貯金が残り少なくなった頃から、インターネットで求人検索を毎日行ったが、いざ職務経歴書を書こうとすると面倒になり、応募することを止めてしまうといったことを繰り返していた。たまたまハローワークに相談に行ったところ、親切な相談員が履歴書を書くのを手伝ってくれ、面接のやり方も教えてくれた結果、大手情報会社の関連会社に正社員として再就職することに成功したのである。「就職してみて分かったことですが、2 年間の技術的ブランクはかなりのもので、同年代の技術者よりも自分の技術レベルがかなり低いことに焦りを感じています」と述懐していたことが印象的であった。

失業が長期化するきっかけとなった離職理由は、解雇、健康、人間関係による者が多く、失業のダメージが非常に大きかったものと思われる
実際、ヒアリングした長期失業者の中には、抗鬱剤を服用していた者が複数おり、いずれも職場や上司からのパワハラ、セクハラによって体調を崩して離職し、何回かの採用選考面接に失敗したことによって自信を喪失し、鬱の状態が悪化してしまったケースであった。
また、こうした深刻な状況に追い込まれてしまった者の多くは、単身者であった。単身者は家族の助けといったことがないまま孤立化してしまうケースが多く、病状が一層悪化してしまうという悪循環に陥ってしまう。さらに、鬱病といった状況にまで悪化しない者も、朝起きて昼間活動するといった生活のリズムを維持できなくなってしまう者が多く、アルコール依存症で健康を損ねてしまうケースもあった。
こうした長期失業者の生活実態を反映して、再就職するためにこれからどのようなことをしてみたいかという質問に対する回答として、「生活のリズムを崩さないために毎日どこかに通うこと」や「同じような境遇にある人達が集まって情報交換ができる施設に通うこと」が、高い回答率を示している。
既に、ハローワークと連動したキャリア交流プラザが稼働しており、そこでは失業者が相互に情報交換したり励まし合っているが、残念なことに施設の数が少なすぎるため、失業者の受け皿としての機能が不十分である。むしろ、キャリア交流プラザのような拠点施設に加えて、ハローワークに併設するといった分散型の施設を多数設置することが有効であろう。
さらに長期失業者の中には、既に指摘したように再就職可能な健康状態にはない者も含まれているため、専門家による再就職支援とともに、医学的治療と連携したシステムを整備する必要がある。
いずれにしても、長期失業者を発生させないためにも、また長期失業者を再就職させるためにも、規則的な生活のリズムを崩さないような仕組み、さらには離職後早い時期に同じ専門家(特定個人担当者)によるきめ細かなカウンセリング、行動計画の作成、職業訓練の実施といった一連の再就職支援プログラムが、円滑に実施される社会的システムを整備・拡充する必要がある。
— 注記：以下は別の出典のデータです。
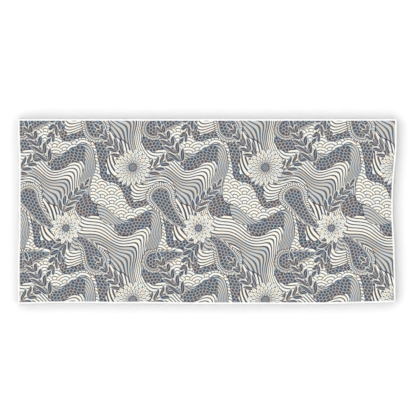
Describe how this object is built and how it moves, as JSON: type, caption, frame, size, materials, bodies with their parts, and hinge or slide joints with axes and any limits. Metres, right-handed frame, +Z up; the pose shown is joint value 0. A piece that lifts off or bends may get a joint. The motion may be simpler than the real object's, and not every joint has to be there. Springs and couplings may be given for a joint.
{
  "type": "beach towel",
  "caption": "Flat rectangular terry towel with a printed velour face and a narrow turned hem, lying face up; its right end is drawn in a little at the middle.",
  "frame": {"origin": "middle of the towel's bounding box, on the surface that it lies on", "axes": "+X runs along the towel's length, towards the end that is drawn in at its middle; +Y runs across its width; +Z is up, out of the printed face"},
  "size_m": [1.524, 0.7444, 0.0046],
  "materials": {
    "velour": "sheared cotton velour, printed all over in slate, plum and blue-grey on cream, with a plain white hem; matt with a soft sheen"
  },
  "bodies": {
    "root": {"towel": "velour"}
  },
  "joints": []
}
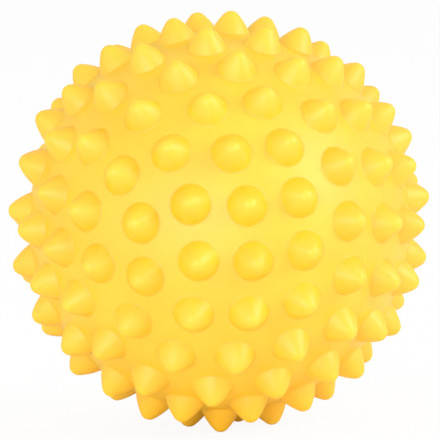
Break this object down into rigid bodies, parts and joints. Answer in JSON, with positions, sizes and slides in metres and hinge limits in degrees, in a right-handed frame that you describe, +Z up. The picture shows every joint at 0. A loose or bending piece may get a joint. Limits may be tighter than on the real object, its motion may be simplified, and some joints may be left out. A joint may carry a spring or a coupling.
{
  "type": "sensory ball",
  "caption": "Soft hollow ball covered with rounded conical nubs in rings, with a flush air valve and a pull-out plug, for gripping, rolling and massage.",
  "frame": {"origin": "on the floor, straight below the ball's centre, as the ball stands on three neighbouring nubs", "axes": "+Z up; the picture's camera looks along +Y with +X to the right; the air valve is on the +X +Y side, almost level"},
  "size_m": [0.0995, 0.0993, 0.099],
  "materials": {
    "soft_yellow": "soft satin moulded vinyl, slightly translucent",
    "valve_soft_yellow": "soft satin moulded vinyl",
    "plug_ivory": "smooth semi-gloss"
  },
  "bodies": {
    "ball": {"ball_shell": "soft_yellow", "valve_seat": "valve_soft_yellow"},
    "plug": {"valve_plug": "plug_ivory"}
  },
  "joints": [
    {"name": "plug_pull", "type": "slide", "parent": "ball", "child": "plug", "axis": [0.8122, 0.5803, 0.0605], "range_m": [0, 0.016]}
  ]
}
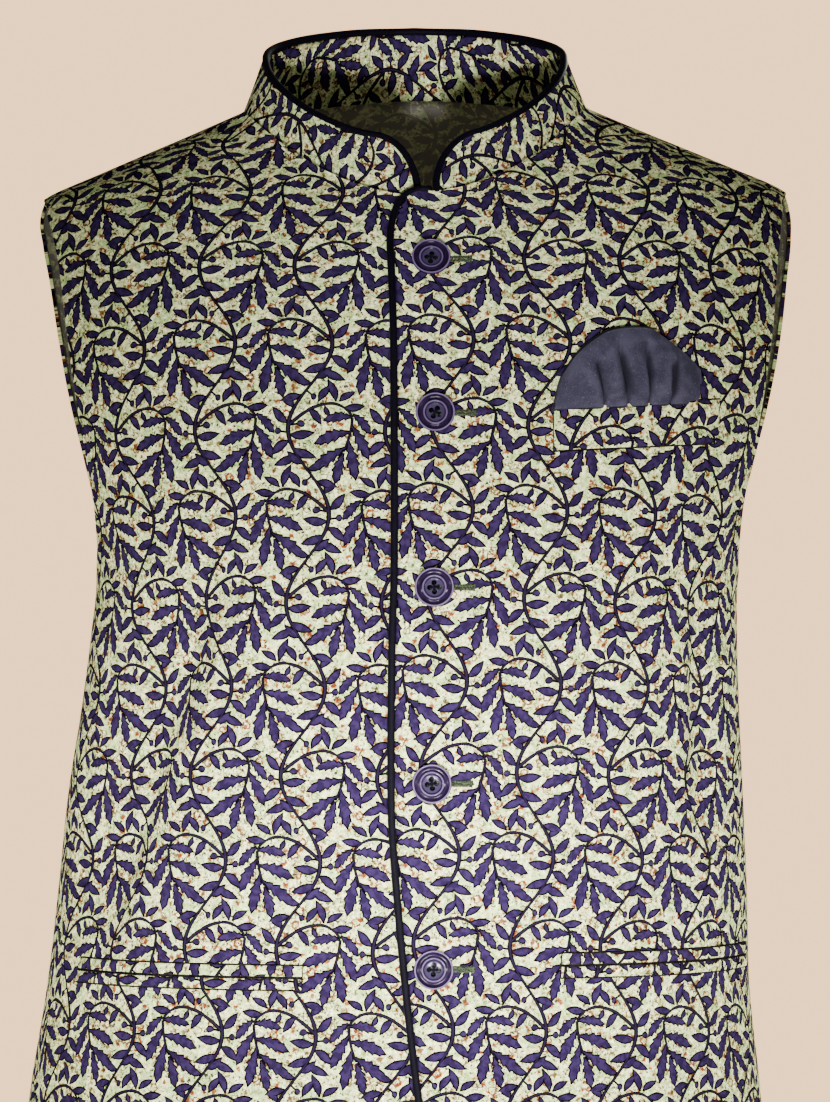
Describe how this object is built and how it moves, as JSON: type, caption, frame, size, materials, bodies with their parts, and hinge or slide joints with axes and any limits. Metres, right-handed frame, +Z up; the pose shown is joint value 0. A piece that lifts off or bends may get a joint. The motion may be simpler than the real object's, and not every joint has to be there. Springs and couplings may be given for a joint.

最期はなんだか早く就職しなくちゃ・させなくちゃという強迫じみた感じになってきたが、失業者の健康問題は彼・彼女が孤立している場合は大きく深刻な現実的な課題である。
前職場での「うらみ・つらみ」は時間がなければ解決しないし、朝起きるとか、時間を守るとかいう作業も一大事業である場合がある。
毎日緊張して働いている身からすれば、朝起きられないとか気力が出ないとかいうのは失業者の贅沢・怠惰であるように映ってしまう。
しかしこれを突破しなければ、スタートそのものにならないのである。

私は役人でもなんでもないので、月並みでありますが、焦らず・がんばって欲しい。